I have worked with pigs over the past 11 months and I have so much respect for these animals. The bullboar sausages will soon be forgotten after the food fair, but the guilt of killing this pig which has been domesticated will last forever on those that have a conscience.

Meanwhile, Animal Liberation Victoria offered to provide legal assistance to any students who wanted to sue the school and the Education Department for causing “torment and distress.”

Sources:

Furore as Charlotte made into sausages. Channel Nine (Australia), July 24, 2005.

Plea to spare animals from sausage meat. The Courier (Asutralia), July 21, 2005.

Pig Domesticated Repeatedly Throughout Human History

Scientists at the University of Durham recently published the results of their DNA analysis of pigs suggesting that pigs were domesticated independently at least 7 times throughout human history and in different parts of the world.

Lead researcher Keith Dobney said in a press release,

Many archaeologists have assumed the pig was domesticated in no more than two areas of the world, the Near East and the Far East, but our findings turn this theory on its head.

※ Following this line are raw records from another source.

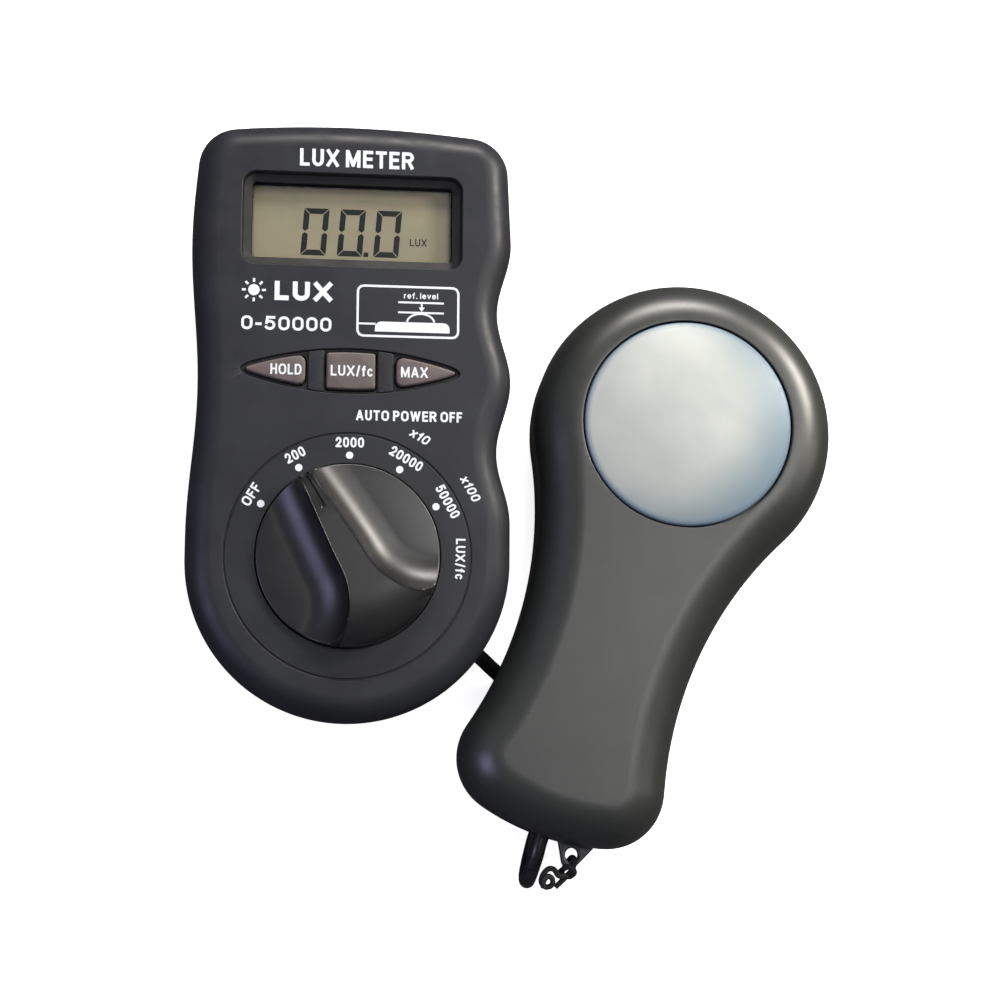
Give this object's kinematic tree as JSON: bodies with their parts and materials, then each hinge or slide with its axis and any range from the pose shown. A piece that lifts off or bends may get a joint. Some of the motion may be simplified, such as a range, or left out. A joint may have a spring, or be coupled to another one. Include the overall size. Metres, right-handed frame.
{
  "type": "handheld light meter",
  "caption": "Pocket light meter with a rotary range knob, press keys and a digital display, joined by a cord to a paddle-shaped sensor head with a domed white diffuser.",
  "frame": {"origin": "on the meter's flat back face, under the axis of its range knob", "axes": "+Z out of the meter's front face, +Y along the case towards the display, +X to the right seen from the front"},
  "size_m": [0.1467, 0.1701, 0.0382],
  "materials": {
    "case_plastic": "fine-grained satin",
    "door_plastic": "fine-grained satin",
    "window_plastic": "clear",
    "lcd_glass": "liquid crystal panel with a reflector",
    "frame_plastic": "moulded",
    "zebra_rubber": "layered conductive rubber",
    "board_laminate": "glass-fibre laminate with solder resist",
    "chip_epoxy": "moulded epoxy",
    "capacitor_sleeve": "sleeved aluminium can",
    "trimmer_blue": "moulded",
    "gold_plate": "gold-plated copper",
    "switch_plastic": "moulded",
    "knob_plastic": "satin",
    "rotor_plastic": "natural acetal",
    "contact_brass": "spring bronze",
    "steel": "zinc-plated or polished",
    "key_plastic": "soft-touch",
    "battery_can": "printed jacket",
    "vinyl": "flexible vinyl",
    "lead_wire": "insulated wire",
    "cord_vinyl": "glossy flexible jacket",
    "sensor_plastic": "fine-grained satin",
    "opal_acrylic": "translucent opal white",
    "black_rubber": "matt",
    "filter_glass": "coloured glass",
    "silicon": "polished silicon in a ceramic carrier",
    "tether_fabric": "braided"
  },
  "bodies": {
    "meter": {"front_case": "case_plastic", "rear_case": "case_plastic", "display_window": "window_plastic", "lcd_panel": "lcd_glass", "lcd_frame": "frame_plastic", "zebra_strips": "zebra_rubber", "circuit_board": "board_laminate", "main_chip": "chip_epoxy", "capacitors": "capacitor_sleeve", "trimmers": "trimmer_blue", "switch_tracks": "gold_plate", "button_switches": "switch_plastic", "detent_balls": "steel", "detent_springs": "steel", "battery": "battery_can", "battery_clip": "vinyl", "battery_leads": "lead_wire", "case_screws": "steel", "board_screws": "steel", "cord_bushing": "black_rubber", "cord_meter_end": "cord_vinyl", "board_leads": "lead_wire", "signal_cord": "cord_vinyl"},
    "battery_door": {"battery_door": "door_plastic"},
    "knob": {"range_knob": "knob_plastic", "knob_rotor": "rotor_plastic", "rotor_contacts": "contact_brass", "knob_screw": "steel"},
    "hold_key": {"hold_button": "key_plastic", "hold_plunger": "switch_plastic"},
    "units_key": {"units_button": "key_plastic", "units_plunger": "switch_plastic"},
    "max_key": {"max_button": "key_plastic", "max_plunger": "switch_plastic"},
    "cord_run": {"cord_loop": "cord_vinyl"},
    "sensor_head": {"cord_sensor_end": "cord_vinyl", "sensor_bushing": "black_rubber", "sensor_front_shell": "sensor_plastic", "sensor_rear_shell": "sensor_plastic", "diffuser_dome": "opal_acrylic", "dome_gasket": "black_rubber", "diode_holder": "frame_plastic", "filter_glass": "filter_glass", "photodiode": "silicon", "diode_board": "board_laminate", "diode_leads": "lead_wire", "sensor_screws": "steel", "tether_cord": "tether_fabric"}
  },
  "joints": [
    {"name": "knob_turn", "type": "hinge", "parent": "meter", "child": "knob", "pos_m": [0, 0, 0.03], "axis": [0, 0, 1], "range_deg": [-90, 30]},
    {"name": "hold_press", "type": "slide", "parent": "meter", "child": "hold_key", "axis": [0, 0, -1], "range_m": [0, 0.0006]},
    {"name": "units_press", "type": "slide", "parent": "meter", "child": "units_key", "axis": [0, 0, -1], "range_m": [0, 0.0006]},
    {"name": "max_press", "type": "slide", "parent": "meter", "child": "max_key", "axis": [0, 0, -1], "range_m": [0, 0.0006]},
    {"name": "door_slide", "type": "slide", "parent": "meter", "child": "battery_door", "axis": [0, -1, 0], "range_m": [0, 0.03]},
    {"name": "head_reach", "type": "slide", "parent": "meter", "child": "cord_run", "axis": [0.9397, -0.342, 0], "range_m": [0, 0.04], "deforming": ["signal_cord"]},
    {"name": "head_swing", "type": "hinge", "parent": "cord_run", "child": "sensor_head", "pos_m": [0.04257, -0.06751, 0.0149], "axis": [0, 0, 1], "range_deg": [-60, 0], "deforming": ["cord_sensor_end"]}
  ]
}
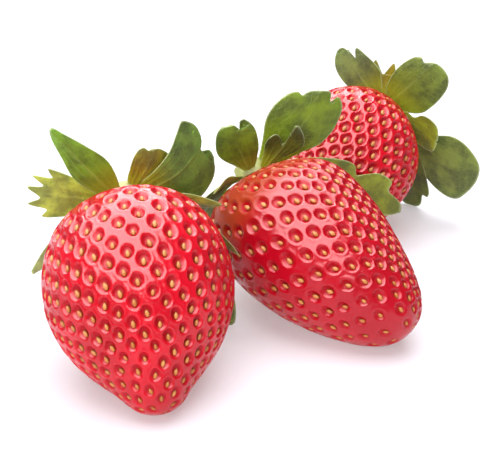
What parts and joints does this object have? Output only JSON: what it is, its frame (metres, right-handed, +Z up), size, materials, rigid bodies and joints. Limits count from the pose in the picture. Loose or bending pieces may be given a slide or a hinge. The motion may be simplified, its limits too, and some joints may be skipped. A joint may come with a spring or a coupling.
{
  "type": "strawberries",
  "caption": "Ripe strawberries lying close together on their sides, each a tapering red fruit with a crown of green sepals, or calyx, at its broad end.",
  "frame": {"origin": "on the resting surface, under the middle of the bounding box of the whole group", "axes": "+Z up. +Y runs along the group, from the front berry towards the back one. +X is to the right, seen with the front berry nearest"},
  "size_m": [0.0988, 0.1152, 0.0477],
  "materials": {
    "flesh": "gloss",
    "leaf": "matte",
    "crown": "matte"
  },
  "bodies": {
    "root": {"front_berry_fruit": "flesh", "front_berry_crown": "crown", "front_berry_leaf_1": "leaf", "front_berry_leaf_2": "leaf", "front_berry_leaf_3": "leaf", "front_berry_leaf_4": "leaf", "front_berry_leaf_5": "leaf", "front_berry_leaf_6": "leaf", "front_berry_leaf_7": "leaf", "front_berry_leaf_8": "leaf", "front_berry_leaf_9": "leaf", "front_berry_leaf_10": "leaf", "middle_berry_fruit": "flesh", "middle_berry_crown": "crown", "middle_berry_leaf_1": "leaf", "middle_berry_leaf_2": "leaf", "middle_berry_leaf_3": "leaf", "middle_berry_leaf_4": "leaf", "middle_berry_leaf_5": "leaf", "middle_berry_leaf_6": "leaf", "middle_berry_leaf_7": "leaf", "middle_berry_leaf_8": "leaf", "middle_berry_leaf_9": "leaf", "back_berry_fruit": "flesh", "back_berry_crown": "crown", "back_berry_leaf_1": "leaf", "back_berry_leaf_2": "leaf", "back_berry_leaf_3": "leaf", "back_berry_leaf_4": "leaf", "back_berry_leaf_5": "leaf", "back_berry_leaf_6": "leaf", "back_berry_leaf_7": "leaf", "back_berry_leaf_8": "leaf", "back_berry_leaf_9": "leaf"}
  },
  "joints": []
}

Our study shows that domestication also occurred independently in Central Europe, Italy, Northern India, South East Asia and maybe even Island South East Asia. The spread of farming into these areas during the Neolithic seems to have kick-started local independent domestication of wild boar.

The first evidence of pig domestication occurs in both Eastern Turkey and China about 9,000 years ago. It was believed that from those two initial domestications that the domesticated pig then spread across the world through trade and immigration.

But the DNA evidence examined by Dobney’s team suggests that, instead, other pockets of human civilization domesticated the pig independently, accounting for the animal’s widespread domestication.

As Greger Larson, who collaborated on the research, put it,

Our data show domestication was not as rare as previously thought and that the question now is not “where were pigs domesticated?”, but rather “where were they not domesticated?” This forces us to reconsider our assumptions about early human history and the beginnings of domestication.

Dobney and Larson’s research was published in the March 11, 2005 edition of Science.

Sources:

Pigs domesticated ‘many times’. The BBC, March 11, 2005.

Pigs force rethink on human history. Press Release, University of Oxford, March 11, 2005.